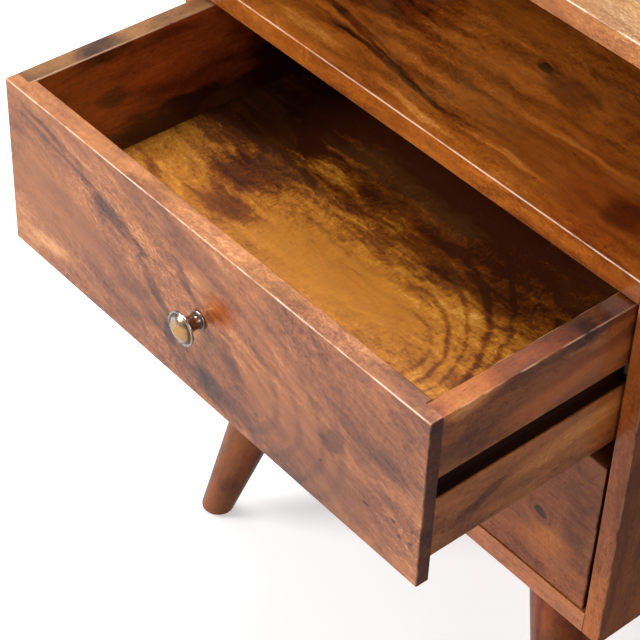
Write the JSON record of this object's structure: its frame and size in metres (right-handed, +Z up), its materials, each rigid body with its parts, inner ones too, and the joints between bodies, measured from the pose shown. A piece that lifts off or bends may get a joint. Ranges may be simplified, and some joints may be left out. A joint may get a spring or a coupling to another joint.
{
  "type": "nightstand",
  "caption": "Bedside cabinet with an open slot over stacked inset drawers, small round knobs and splayed tapered legs.",
  "frame": {"origin": "on the floor, under the middle of the whole box as stored, with the upper drawer pulled out 162 mm; the front plane of the case is at y = -0.0851 m", "axes": "+Z up, +Y towards the back, +X to the right as seen from the front"},
  "size_m": [0.45, 0.5328, 0.685],
  "materials": {
    "case_wood": "semi-gloss lacquer over a warm brown stain, figured hardwood",
    "drawer_front_wood": "semi-gloss lacquer over a warm brown stain, diagonal dark streaks",
    "drawer_wood": "thin satin lacquer over a warm brown stain",
    "leg_wood": "semi-gloss lacquer over a warm brown stain, turned",
    "back_board": "stained plywood, satin",
    "runner_wood": "bare pale hardwood, waxed",
    "dowel_beech": "bare beech",
    "knob_metal": "polished antique brass, slightly silvery",
    "zinc_steel": "zinc-plated steel",
    "pin_steel": "dark steel panel pins, set flush",
    "insert_brass": "plain brass",
    "glide_nylon": "dark brown nylon"
  },
  "bodies": {
    "case": {"top_panel": "case_wood", "right_side_panel": "case_wood", "left_side_panel": "case_wood", "slot_shelf": "case_wood", "bottom_panel": "case_wood", "back_panel": "back_board", "upper_left_runner": "runner_wood", "upper_right_runner": "runner_wood", "lower_left_runner": "runner_wood", "lower_right_runner": "runner_wood", "front_left_leg": "leg_wood", "front_right_leg": "leg_wood", "rear_left_leg": "leg_wood", "rear_right_leg": "leg_wood", "case_dowels": "dowel_beech", "leg_dowels": "dowel_beech", "back_panel_screws": "zinc_steel", "runner_screws": "zinc_steel", "leg_bolts": "zinc_steel", "leg_washers": "zinc_steel", "leg_inserts": "insert_brass", "foot_glides": "glide_nylon"},
    "upper_drawer": {"upper_drawer_front": "drawer_front_wood", "upper_drawer_right_side": "drawer_wood", "upper_drawer_left_side": "drawer_wood", "upper_drawer_back": "drawer_wood", "upper_drawer_bottom": "drawer_wood", "upper_drawer_knob": "knob_metal", "upper_drawer_knob_screw": "zinc_steel", "upper_drawer_knob_washer": "zinc_steel", "upper_drawer_front_dowels": "dowel_beech", "upper_drawer_back_pins": "pin_steel", "upper_drawer_bottom_pins": "pin_steel"},
    "lower_drawer": {"lower_drawer_front": "drawer_front_wood", "lower_drawer_right_side": "drawer_wood", "lower_drawer_left_side": "drawer_wood", "lower_drawer_back": "drawer_wood", "lower_drawer_bottom": "drawer_wood", "lower_drawer_knob": "knob_metal", "lower_drawer_knob_screw": "zinc_steel", "lower_drawer_knob_washer": "zinc_steel", "lower_drawer_front_dowels": "dowel_beech", "lower_drawer_back_pins": "pin_steel", "lower_drawer_bottom_pins": "pin_steel"}
  },
  "joints": [
    {"name": "upper_drawer_slide", "type": "slide", "parent": "case", "child": "upper_drawer", "axis": [0, -1, 0], "range_m": [-0.162, 0.068]},
    {"name": "lower_drawer_slide", "type": "slide", "parent": "case", "child": "lower_drawer", "axis": [0, -1, 0], "range_m": [0, 0.23]}
  ]
}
--------------------------------
STATED GOAL: Quote the data above in full, changing nothing.

CORRECT RESPONSE:
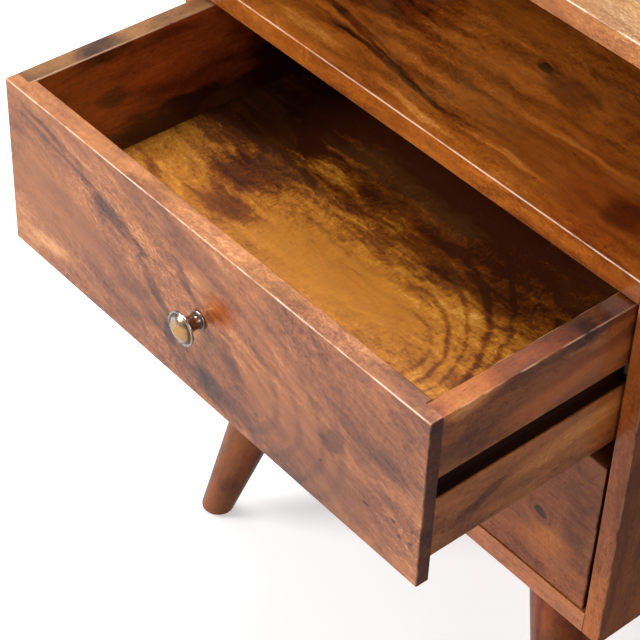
Write the JSON record of this object's structure: its frame and size in metres (right-handed, +Z up), its materials, each rigid body with its parts, inner ones too, and the joints between bodies, measured from the pose shown. A piece that lifts off or bends may get a joint. Ranges may be simplified, and some joints may be left out. A joint may get a spring or a coupling to another joint.
{
  "type": "nightstand",
  "caption": "Bedside cabinet with an open slot over stacked inset drawers, small round knobs and splayed tapered legs.",
  "frame": {"origin": "on the floor, under the middle of the whole box as stored, with the upper drawer pulled out 162 mm; the front plane of the case is at y = -0.0851 m", "axes": "+Z up, +Y towards the back, +X to the right as seen from the front"},
  "size_m": [0.45, 0.5328, 0.685],
  "materials": {
    "case_wood": "semi-gloss lacquer over a warm brown stain, figured hardwood",
    "drawer_front_wood": "semi-gloss lacquer over a warm brown stain, diagonal dark streaks",
    "drawer_wood": "thin satin lacquer over a warm brown stain",
    "leg_wood": "semi-gloss lacquer over a warm brown stain, turned",
    "back_board": "stained plywood, satin",
    "runner_wood": "bare pale hardwood, waxed",
    "dowel_beech": "bare beech",
    "knob_metal": "polished antique brass, slightly silvery",
    "zinc_steel": "zinc-plated steel",
    "pin_steel": "dark steel panel pins, set flush",
    "insert_brass": "plain brass",
    "glide_nylon": "dark brown nylon"
  },
  "bodies": {
    "case": {"top_panel": "case_wood", "right_side_panel": "case_wood", "left_side_panel": "case_wood", "slot_shelf": "case_wood", "bottom_panel": "case_wood", "back_panel": "back_board", "upper_left_runner": "runner_wood", "upper_right_runner": "runner_wood", "lower_left_runner": "runner_wood", "lower_right_runner": "runner_wood", "front_left_leg": "leg_wood", "front_right_leg": "leg_wood", "rear_left_leg": "leg_wood", "rear_right_leg": "leg_wood", "case_dowels": "dowel_beech", "leg_dowels": "dowel_beech", "back_panel_screws": "zinc_steel", "runner_screws": "zinc_steel", "leg_bolts": "zinc_steel", "leg_washers": "zinc_steel", "leg_inserts": "insert_brass", "foot_glides": "glide_nylon"},
    "upper_drawer": {"upper_drawer_front": "drawer_front_wood", "upper_drawer_right_side": "drawer_wood", "upper_drawer_left_side": "drawer_wood", "upper_drawer_back": "drawer_wood", "upper_drawer_bottom": "drawer_wood", "upper_drawer_knob": "knob_metal", "upper_drawer_knob_screw": "zinc_steel", "upper_drawer_knob_washer": "zinc_steel", "upper_drawer_front_dowels": "dowel_beech", "upper_drawer_back_pins": "pin_steel", "upper_drawer_bottom_pins": "pin_steel"},
    "lower_drawer": {"lower_drawer_front": "drawer_front_wood", "lower_drawer_right_side": "drawer_wood", "lower_drawer_left_side": "drawer_wood", "lower_drawer_back": "drawer_wood", "lower_drawer_bottom": "drawer_wood", "lower_drawer_knob": "knob_metal", "lower_drawer_knob_screw": "zinc_steel", "lower_drawer_knob_washer": "zinc_steel", "lower_drawer_front_dowels": "dowel_beech", "lower_drawer_back_pins": "pin_steel", "lower_drawer_bottom_pins": "pin_steel"}
  },
  "joints": [
    {"name": "upper_drawer_slide", "type": "slide", "parent": "case", "child": "upper_drawer", "axis": [0, -1, 0], "range_m": [-0.162, 0.068]},
    {"name": "lower_drawer_slide", "type": "slide", "parent": "case", "child": "lower_drawer", "axis": [0, -1, 0], "range_m": [0, 0.23]}
  ]
}